--- WHAT IS BEING ASKED ---
Could you print all the entries exactly?

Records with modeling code
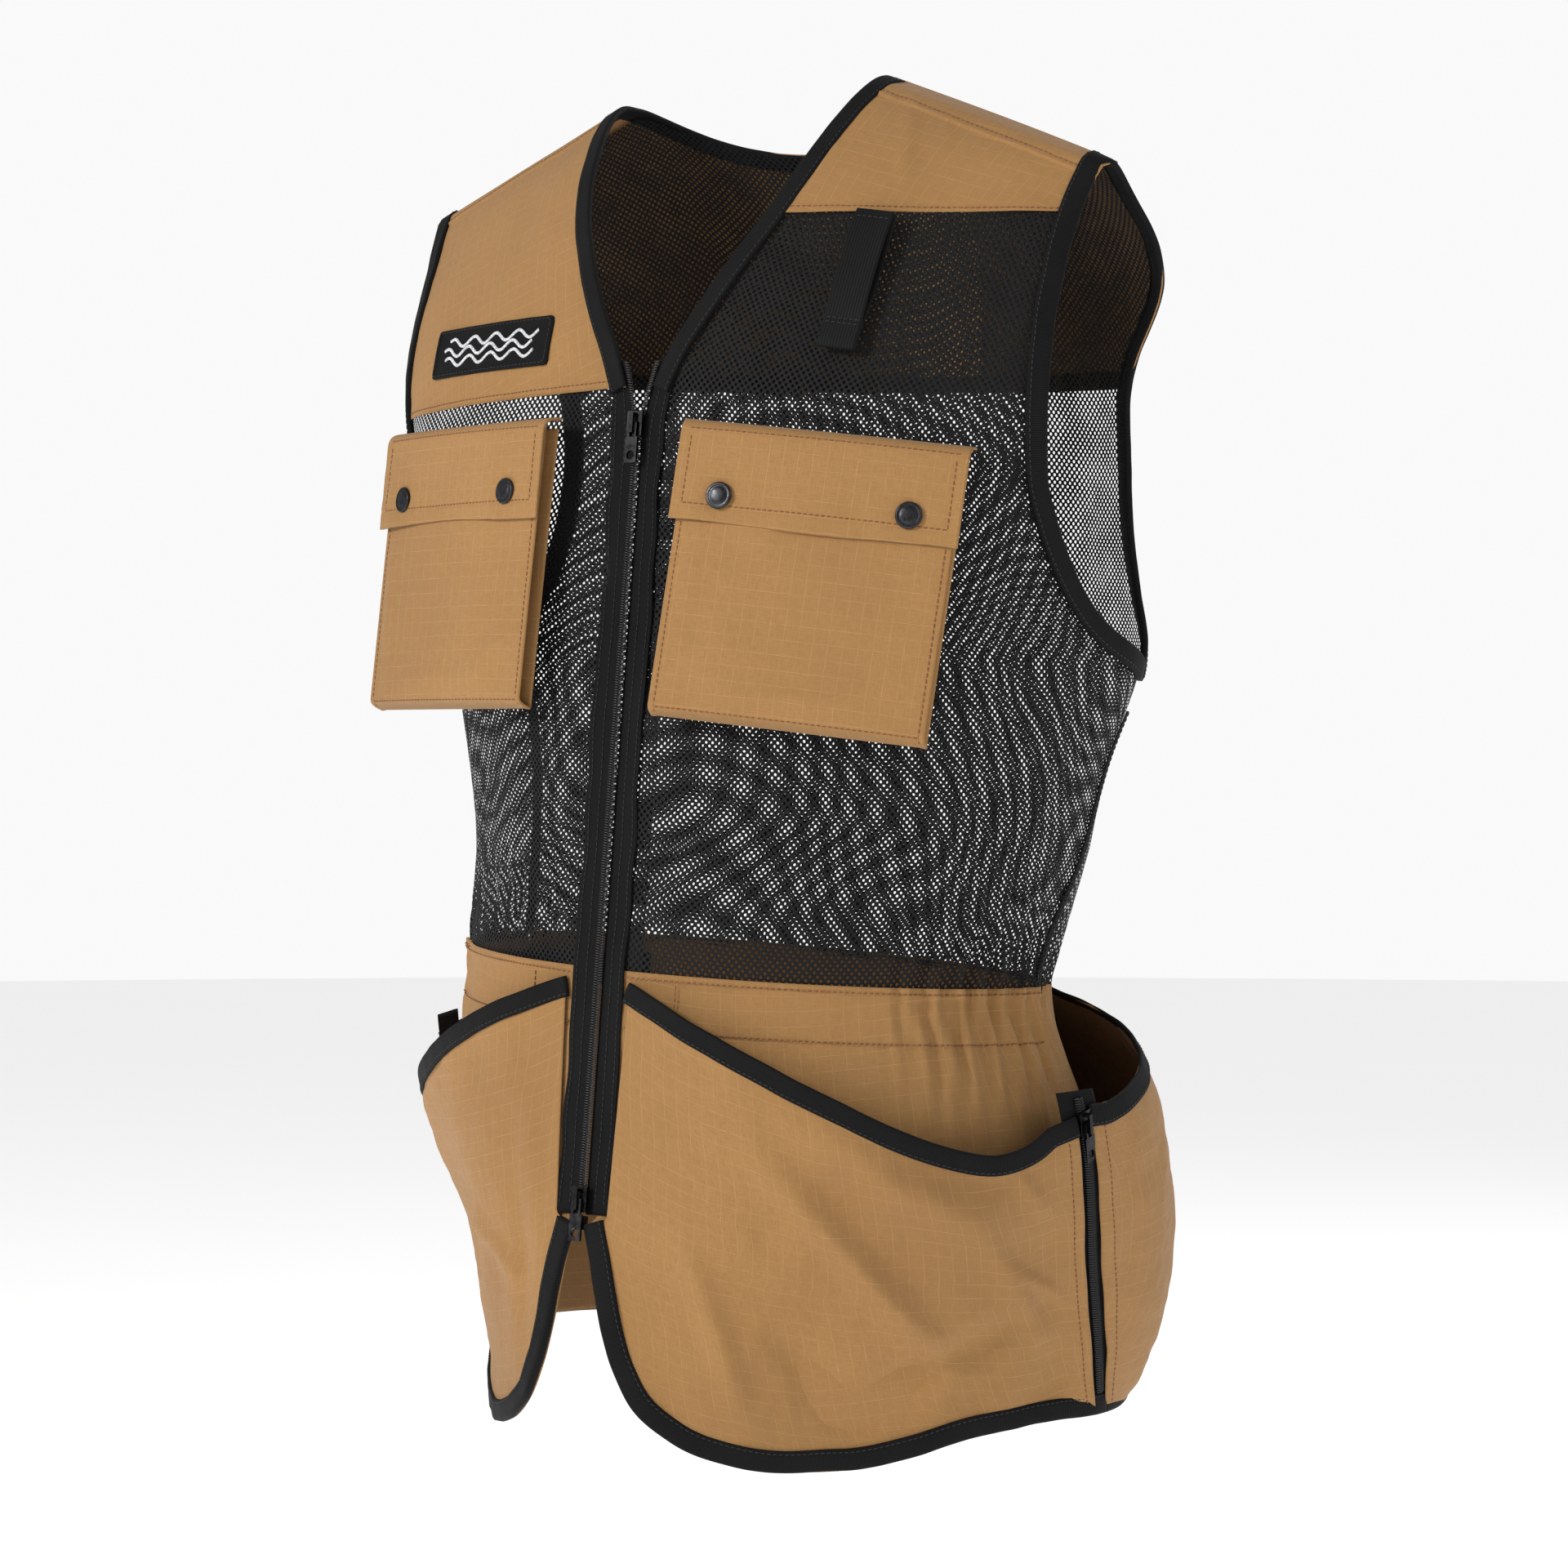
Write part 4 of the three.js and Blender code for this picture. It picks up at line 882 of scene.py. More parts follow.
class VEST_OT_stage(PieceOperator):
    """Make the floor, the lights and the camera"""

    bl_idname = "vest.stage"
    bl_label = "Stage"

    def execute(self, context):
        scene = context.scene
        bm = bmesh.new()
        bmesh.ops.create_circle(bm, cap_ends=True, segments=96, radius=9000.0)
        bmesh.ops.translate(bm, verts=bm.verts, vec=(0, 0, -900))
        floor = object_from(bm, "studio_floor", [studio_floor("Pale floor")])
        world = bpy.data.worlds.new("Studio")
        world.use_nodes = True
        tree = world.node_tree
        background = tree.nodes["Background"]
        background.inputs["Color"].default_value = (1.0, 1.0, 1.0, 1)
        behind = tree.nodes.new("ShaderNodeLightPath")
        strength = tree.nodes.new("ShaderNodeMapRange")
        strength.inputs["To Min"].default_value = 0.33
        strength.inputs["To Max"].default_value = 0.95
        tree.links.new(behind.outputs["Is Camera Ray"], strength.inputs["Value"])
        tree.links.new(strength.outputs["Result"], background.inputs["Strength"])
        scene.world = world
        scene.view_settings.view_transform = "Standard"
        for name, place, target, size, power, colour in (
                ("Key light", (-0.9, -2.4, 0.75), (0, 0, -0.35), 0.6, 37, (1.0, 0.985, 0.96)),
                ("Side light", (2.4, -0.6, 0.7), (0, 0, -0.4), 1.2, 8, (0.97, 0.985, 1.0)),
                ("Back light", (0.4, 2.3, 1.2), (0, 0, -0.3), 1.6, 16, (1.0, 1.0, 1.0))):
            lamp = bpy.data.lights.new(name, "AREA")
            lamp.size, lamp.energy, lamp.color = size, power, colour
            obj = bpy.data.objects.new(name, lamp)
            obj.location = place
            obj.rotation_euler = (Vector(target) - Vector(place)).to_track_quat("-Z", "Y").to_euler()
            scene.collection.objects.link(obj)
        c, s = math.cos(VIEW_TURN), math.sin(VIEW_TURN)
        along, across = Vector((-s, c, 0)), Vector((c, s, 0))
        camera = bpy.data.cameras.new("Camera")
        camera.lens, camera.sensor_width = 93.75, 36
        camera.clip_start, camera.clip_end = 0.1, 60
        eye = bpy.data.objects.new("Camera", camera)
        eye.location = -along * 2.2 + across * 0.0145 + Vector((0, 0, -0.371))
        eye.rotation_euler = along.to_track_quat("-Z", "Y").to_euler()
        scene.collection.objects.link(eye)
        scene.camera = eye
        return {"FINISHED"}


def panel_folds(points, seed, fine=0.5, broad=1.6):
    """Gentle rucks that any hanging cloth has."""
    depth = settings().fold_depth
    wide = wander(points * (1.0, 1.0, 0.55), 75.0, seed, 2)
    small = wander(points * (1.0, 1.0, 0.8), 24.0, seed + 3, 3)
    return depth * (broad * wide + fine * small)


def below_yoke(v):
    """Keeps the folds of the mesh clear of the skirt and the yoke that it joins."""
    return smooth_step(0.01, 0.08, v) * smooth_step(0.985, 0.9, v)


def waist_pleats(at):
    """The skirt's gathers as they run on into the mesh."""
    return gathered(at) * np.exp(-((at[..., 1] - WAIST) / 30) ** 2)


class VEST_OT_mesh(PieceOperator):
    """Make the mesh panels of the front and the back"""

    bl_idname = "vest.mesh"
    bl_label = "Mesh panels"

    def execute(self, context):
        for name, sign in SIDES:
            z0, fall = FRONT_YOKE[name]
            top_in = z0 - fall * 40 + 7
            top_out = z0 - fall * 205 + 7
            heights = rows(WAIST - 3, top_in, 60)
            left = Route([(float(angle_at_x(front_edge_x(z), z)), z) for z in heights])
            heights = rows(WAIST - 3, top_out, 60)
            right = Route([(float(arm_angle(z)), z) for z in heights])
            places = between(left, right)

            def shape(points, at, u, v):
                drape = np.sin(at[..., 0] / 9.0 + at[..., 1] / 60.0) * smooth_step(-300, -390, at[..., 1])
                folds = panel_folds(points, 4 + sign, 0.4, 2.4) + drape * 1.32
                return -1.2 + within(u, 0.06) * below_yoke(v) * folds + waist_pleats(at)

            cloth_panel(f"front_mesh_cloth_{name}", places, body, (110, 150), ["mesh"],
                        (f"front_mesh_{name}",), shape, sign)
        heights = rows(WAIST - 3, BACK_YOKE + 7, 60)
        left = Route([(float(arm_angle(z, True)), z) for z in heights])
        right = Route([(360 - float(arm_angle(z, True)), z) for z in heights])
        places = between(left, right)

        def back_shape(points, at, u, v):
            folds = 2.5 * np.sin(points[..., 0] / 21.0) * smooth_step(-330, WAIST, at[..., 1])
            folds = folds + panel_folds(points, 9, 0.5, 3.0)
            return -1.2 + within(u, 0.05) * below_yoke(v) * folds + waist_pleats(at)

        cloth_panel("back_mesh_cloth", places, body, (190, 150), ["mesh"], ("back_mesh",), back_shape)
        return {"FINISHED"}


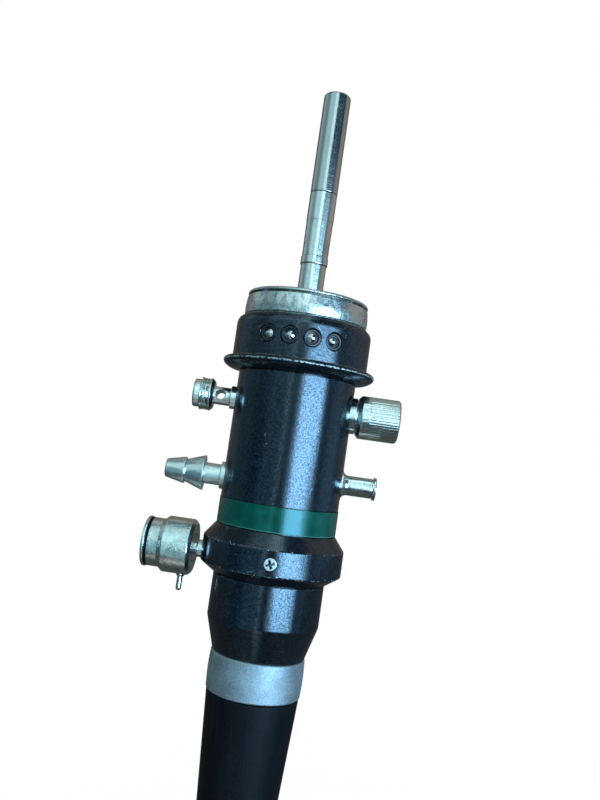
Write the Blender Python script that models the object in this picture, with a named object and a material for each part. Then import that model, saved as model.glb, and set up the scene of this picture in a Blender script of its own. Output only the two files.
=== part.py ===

--- REPLY TO THE EXERCISE ---
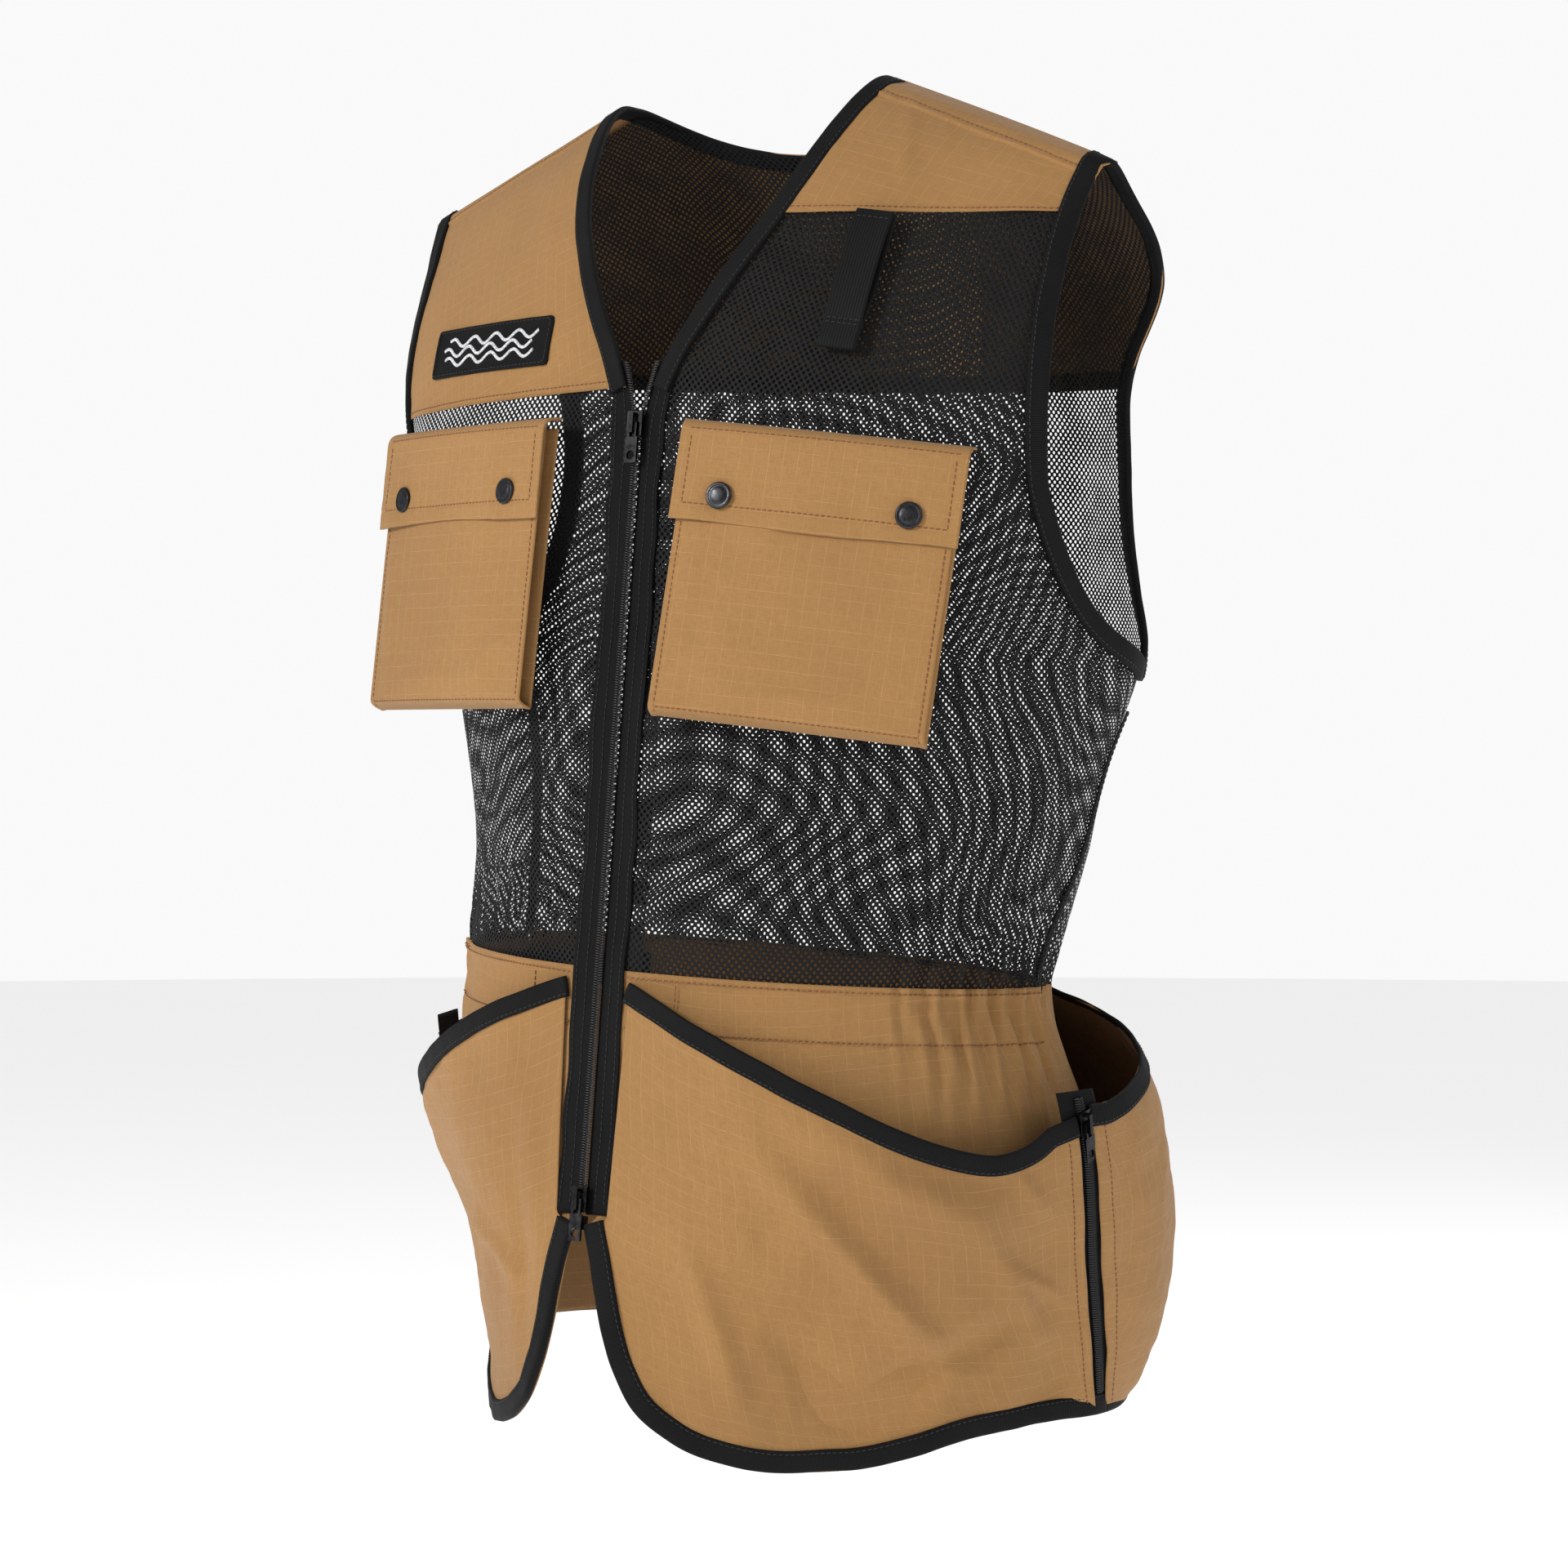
Write part 4 of the three.js and Blender code for this picture. It picks up at line 882 of scene.py. More parts follow.
class VEST_OT_stage(PieceOperator):
    """Make the floor, the lights and the camera"""

    bl_idname = "vest.stage"
    bl_label = "Stage"

    def execute(self, context):
        scene = context.scene
        bm = bmesh.new()
        bmesh.ops.create_circle(bm, cap_ends=True, segments=96, radius=9000.0)
        bmesh.ops.translate(bm, verts=bm.verts, vec=(0, 0, -900))
        floor = object_from(bm, "studio_floor", [studio_floor("Pale floor")])
        world = bpy.data.worlds.new("Studio")
        world.use_nodes = True
        tree = world.node_tree
        background = tree.nodes["Background"]
        background.inputs["Color"].default_value = (1.0, 1.0, 1.0, 1)
        behind = tree.nodes.new("ShaderNodeLightPath")
        strength = tree.nodes.new("ShaderNodeMapRange")
        strength.inputs["To Min"].default_value = 0.33
        strength.inputs["To Max"].default_value = 0.95
        tree.links.new(behind.outputs["Is Camera Ray"], strength.inputs["Value"])
        tree.links.new(strength.outputs["Result"], background.inputs["Strength"])
        scene.world = world
        scene.view_settings.view_transform = "Standard"
        for name, place, target, size, power, colour in (
                ("Key light", (-0.9, -2.4, 0.75), (0, 0, -0.35), 0.6, 37, (1.0, 0.985, 0.96)),
                ("Side light", (2.4, -0.6, 0.7), (0, 0, -0.4), 1.2, 8, (0.97, 0.985, 1.0)),
                ("Back light", (0.4, 2.3, 1.2), (0, 0, -0.3), 1.6, 16, (1.0, 1.0, 1.0))):
            lamp = bpy.data.lights.new(name, "AREA")
            lamp.size, lamp.energy, lamp.color = size, power, colour
            obj = bpy.data.objects.new(name, lamp)
            obj.location = place
            obj.rotation_euler = (Vector(target) - Vector(place)).to_track_quat("-Z", "Y").to_euler()
            scene.collection.objects.link(obj)
        c, s = math.cos(VIEW_TURN), math.sin(VIEW_TURN)
        along, across = Vector((-s, c, 0)), Vector((c, s, 0))
        camera = bpy.data.cameras.new("Camera")
        camera.lens, camera.sensor_width = 93.75, 36
        camera.clip_start, camera.clip_end = 0.1, 60
        eye = bpy.data.objects.new("Camera", camera)
        eye.location = -along * 2.2 + across * 0.0145 + Vector((0, 0, -0.371))
        eye.rotation_euler = along.to_track_quat("-Z", "Y").to_euler()
        scene.collection.objects.link(eye)
        scene.camera = eye
        return {"FINISHED"}


def panel_folds(points, seed, fine=0.5, broad=1.6):
    """Gentle rucks that any hanging cloth has."""
    depth = settings().fold_depth
    wide = wander(points * (1.0, 1.0, 0.55), 75.0, seed, 2)
    small = wander(points * (1.0, 1.0, 0.8), 24.0, seed + 3, 3)
    return depth * (broad * wide + fine * small)


def below_yoke(v):
    """Keeps the folds of the mesh clear of the skirt and the yoke that it joins."""
    return smooth_step(0.01, 0.08, v) * smooth_step(0.985, 0.9, v)


def waist_pleats(at):
    """The skirt's gathers as they run on into the mesh."""
    return gathered(at) * np.exp(-((at[..., 1] - WAIST) / 30) ** 2)


class VEST_OT_mesh(PieceOperator):
    """Make the mesh panels of the front and the back"""

    bl_idname = "vest.mesh"
    bl_label = "Mesh panels"

    def execute(self, context):
        for name, sign in SIDES:
            z0, fall = FRONT_YOKE[name]
            top_in = z0 - fall * 40 + 7
            top_out = z0 - fall * 205 + 7
            heights = rows(WAIST - 3, top_in, 60)
            left = Route([(float(angle_at_x(front_edge_x(z), z)), z) for z in heights])
            heights = rows(WAIST - 3, top_out, 60)
            right = Route([(float(arm_angle(z)), z) for z in heights])
            places = between(left, right)

            def shape(points, at, u, v):
                drape = np.sin(at[..., 0] / 9.0 + at[..., 1] / 60.0) * smooth_step(-300, -390, at[..., 1])
                folds = panel_folds(points, 4 + sign, 0.4, 2.4) + drape * 1.32
                return -1.2 + within(u, 0.06) * below_yoke(v) * folds + waist_pleats(at)

            cloth_panel(f"front_mesh_cloth_{name}", places, body, (110, 150), ["mesh"],
                        (f"front_mesh_{name}",), shape, sign)
        heights = rows(WAIST - 3, BACK_YOKE + 7, 60)
        left = Route([(float(arm_angle(z, True)), z) for z in heights])
        right = Route([(360 - float(arm_angle(z, True)), z) for z in heights])
        places = between(left, right)

        def back_shape(points, at, u, v):
            folds = 2.5 * np.sin(points[..., 0] / 21.0) * smooth_step(-330, WAIST, at[..., 1])
            folds = folds + panel_folds(points, 9, 0.5, 3.0)
            return -1.2 + within(u, 0.05) * below_yoke(v) * folds + waist_pleats(at)

        cloth_panel("back_mesh_cloth", places, body, (190, 150), ["mesh"], ("back_mesh",), back_shape)
        return {"FINISHED"}


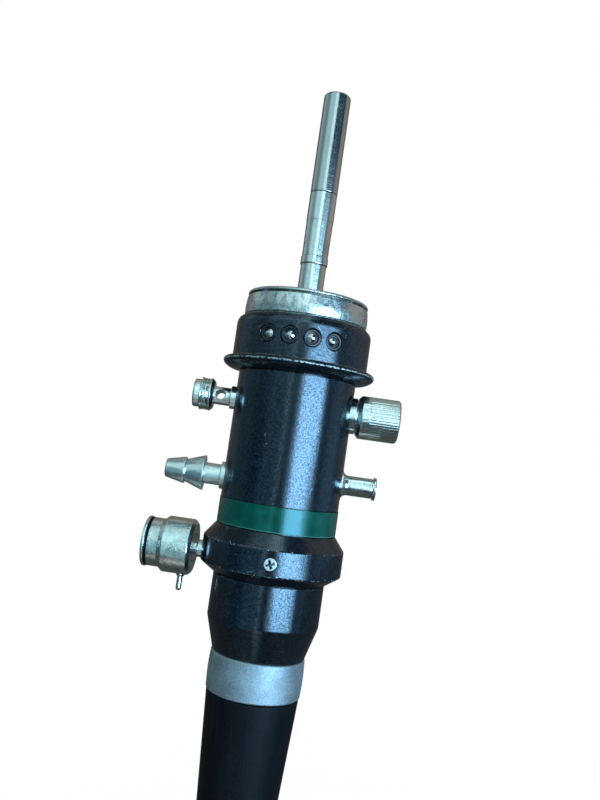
Write the Blender Python script that models the object in this picture, with a named object and a material for each part. Then import that model, saved as model.glb, and set up the scene of this picture in a Blender script of its own. Output only the two files.
=== part.py ===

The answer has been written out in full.